Alec published an autobiography, Against All Odds, in 2001.

Alec published the first book in her Chronicles of Brothers series, The Fall of Lucifer, in January 2006. She published the second book, Messiah-The First Judgement in November 2007, Son of Perdition in December 2009, and A Pale Horse in December 2012. With nearly a million books sold, in 2009 she turned her hand to screenwriting, already having completed the first screenplay, The Fall of Lucifer, and currently developing Chronicles into a TV series in the genre of 'Game of Thrones'.

She is also the author of 'Journal of the Unknown Prophet', which is presented as a prophetic revelation given to her by God. Visions From Heaven - Visitations To My Father's Chamber is Alec's second best-selling 'prophetic' journal. She has completed Book Five of the Chronicles Series, End Of Days, which was published by HarperCollins in Autumn 2018.

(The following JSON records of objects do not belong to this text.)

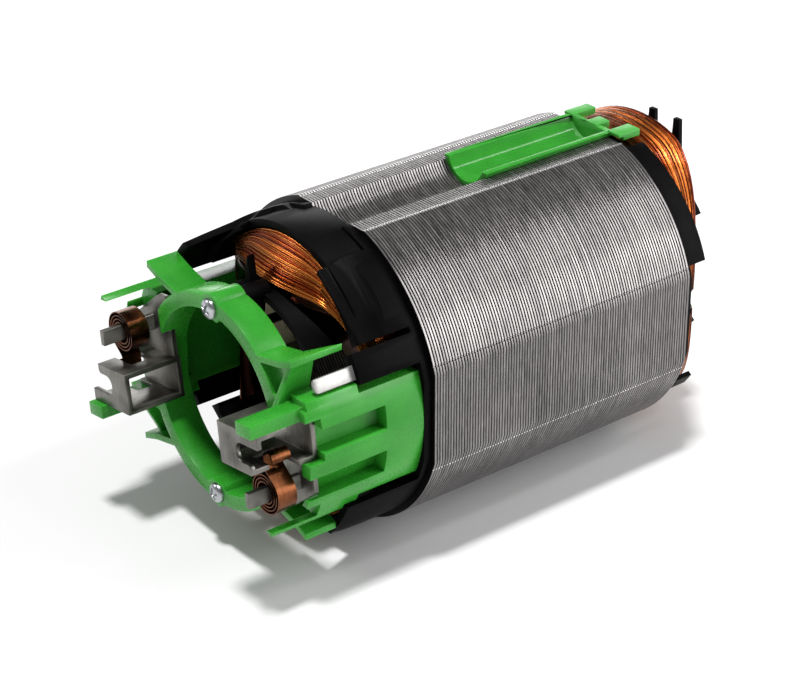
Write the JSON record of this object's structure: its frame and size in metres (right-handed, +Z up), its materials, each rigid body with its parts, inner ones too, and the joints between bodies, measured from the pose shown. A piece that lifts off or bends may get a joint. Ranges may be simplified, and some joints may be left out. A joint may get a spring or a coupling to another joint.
{
  "type": "wound stator",
  "caption": "Wound field assembly of a small universal motor: laminated stack, saddle coils, moulded end insulators and a brush carrier with spring-loaded holders.",
  "frame": {"origin": "centre of the rotor bore, at the middle of the lamination stack", "axes": "+X along the motor axis towards the rear, away from the brushes; +Z up, through the pole that carries the channel liner; +Y to the left, seen from the rear"},
  "size_m": [0.1192, 0.0612, 0.0622],
  "materials": {
    "lamination_steel": "stamped sheet edges, satin",
    "black_moulding": "moulded, slight sheen",
    "slot_paper": "plain insulating paper",
    "coil_wire": "enamelled copper wire, glossy",
    "green_moulding": "moulded, satin gloss",
    "holder_sheet": "folded sheet, satin",
    "spring_strip": "rolled strip, bright edges",
    "tinned_tab": "tin plated",
    "zinc_screw": "zinc plated"
  },
  "bodies": {
    "root": {"lamination_stack": "lamination_steel", "front_insulator": "black_moulding", "rear_insulator": "black_moulding", "slot_liner_upper_right": "slot_paper", "slot_liner_upper_left": "slot_paper", "slot_liner_lower_right": "slot_paper", "slot_liner_lower_left": "slot_paper", "upper_coil": "coil_wire", "lower_coil": "coil_wire", "brush_carrier": "green_moulding", "channel_liner": "green_moulding", "brush_holder_right": "holder_sheet", "brush_holder_left": "holder_sheet", "brush_spring_right": "spring_strip", "brush_spring_left": "spring_strip", "contact_tab_right": "tinned_tab", "contact_tab_left": "tinned_tab", "carrier_screws": "zinc_screw"}
  },
  "joints": []
}
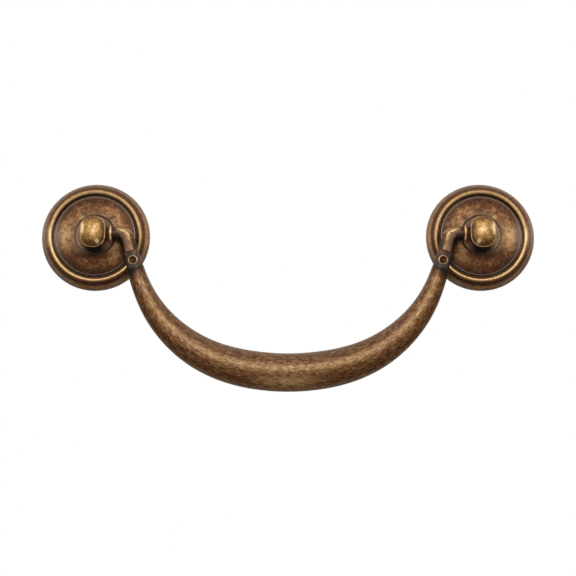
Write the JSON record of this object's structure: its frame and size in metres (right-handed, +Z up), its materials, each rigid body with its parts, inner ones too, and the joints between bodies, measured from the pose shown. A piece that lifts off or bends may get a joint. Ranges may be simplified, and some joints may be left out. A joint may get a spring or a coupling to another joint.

After her divorce, she published Wounded Warriors: Out of the Wilderness.

== Awards ==

Alec has been recognised for her work at In the media arena with a Global Platinum Award from the Global Media Summit in 2016.

She has also received awards from the Christian Broadcasting Council of the UK for her work on projects including The Global Day of Prayer Live. and Gold awards for 'Best Ministry TV Program' and 'Best Music TV Programme'. Underneath her leadership at GOD TV as Director of Television, her production teams won over 20 Angel Awards.

Alec has also received awards for her writing. She received an 'Outstanding Contribution to Literature Award' for Chronicles of Brothers and the Journal of the Unknown Prophet, all four of Chronicles won the Best Fiction Award at Eden (the UK's largest online Christian Bookstore), and she also received the award for 'Outstanding Fiction Writer' for Chronicles of Brothers in the Exceptional Writers Awards.